Kritisch sehen kann ich stattdessen den Aufhänger für die undercover-Ermittlungen, über die Kevin überhaupt erst an Daryl gekommen ist. Ich war zwar sehr glücklich, Ray Price nach längerer Zeit mal wieder als Teil von "Chicago P. D." zu erleben, da sein chamäleonartiges Politikerverhalten wirklich immer faszinierend mitzuverfolgen ist, auch wenn es natürlich abstoßend auf einen wirkt. Aber ich fand es etwas unlogisch, mit welcher Vehemenz er Daryl und seinen Ziehvater Gamble loswerden wollte. Staffel 5 hat uns in gleich mehreren Episoden vor Augen geführt, dass Price gerne mit Verbrechern zusammenarbeitet, da ihm diese wichtige Projekte in der Stadt finanzieren. Bei diesen Verbrechern handelt es sich aber auf den ersten Blick um keine anderen Kaliber als es Daryl und Gamble sind. Der zweite Blick auf die beiden wird uns in dieser Episode aber nicht gewährt, ganz im Gegenteil, Daryl wird sogar bis zu einem gewissen Grad durch seine Liebe für seinen jüngeren Bruder Vance sympathisch inszeniert und spätestens als Opfer eines Hassverbrechens kann man nicht mehr negativ an ihn denken, so dass ich mich wirklich mehrfach gefragt habe, was Prices Problem mit den beiden genau war. Da es keine Antworten auf diese Frage gibt, komme ich leider zum Fazit, dass Price in dieser Folge nicht besonders klug eingesetzt wurde. Positiv kann ich da nur sehen, dass er nun gegen Brian Kelton als Bürgermeister antreten wird.

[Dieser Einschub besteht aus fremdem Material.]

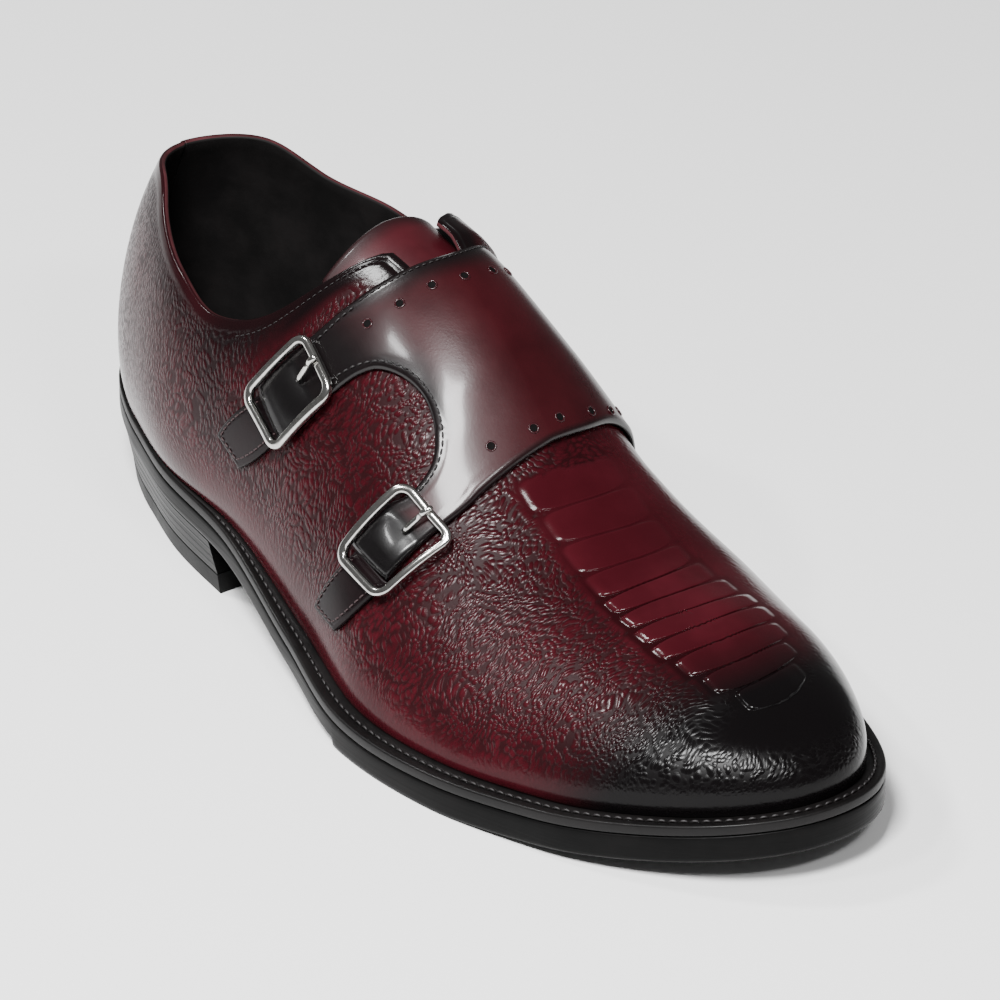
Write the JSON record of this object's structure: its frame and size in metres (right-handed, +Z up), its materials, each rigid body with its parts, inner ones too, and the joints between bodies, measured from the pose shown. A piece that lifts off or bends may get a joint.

Das könnte wirklich sehr spannend werden!

Fazit

Nach zwei eher schwächeren Folgen besinnt sich "Chicago P. D." wieder auf ein dringend notwendig fokussiertes Erzählen. Das führt gepaart mit Hawkins toller schauspielerischer Leistung zu einer emotional wuchtigen Folge, die sich ohne moralische Keule dem Thema der Polizeigewalt gegenüber Schwarzen widmet. Diese Folge wird gewiss niemanden kalt lassen!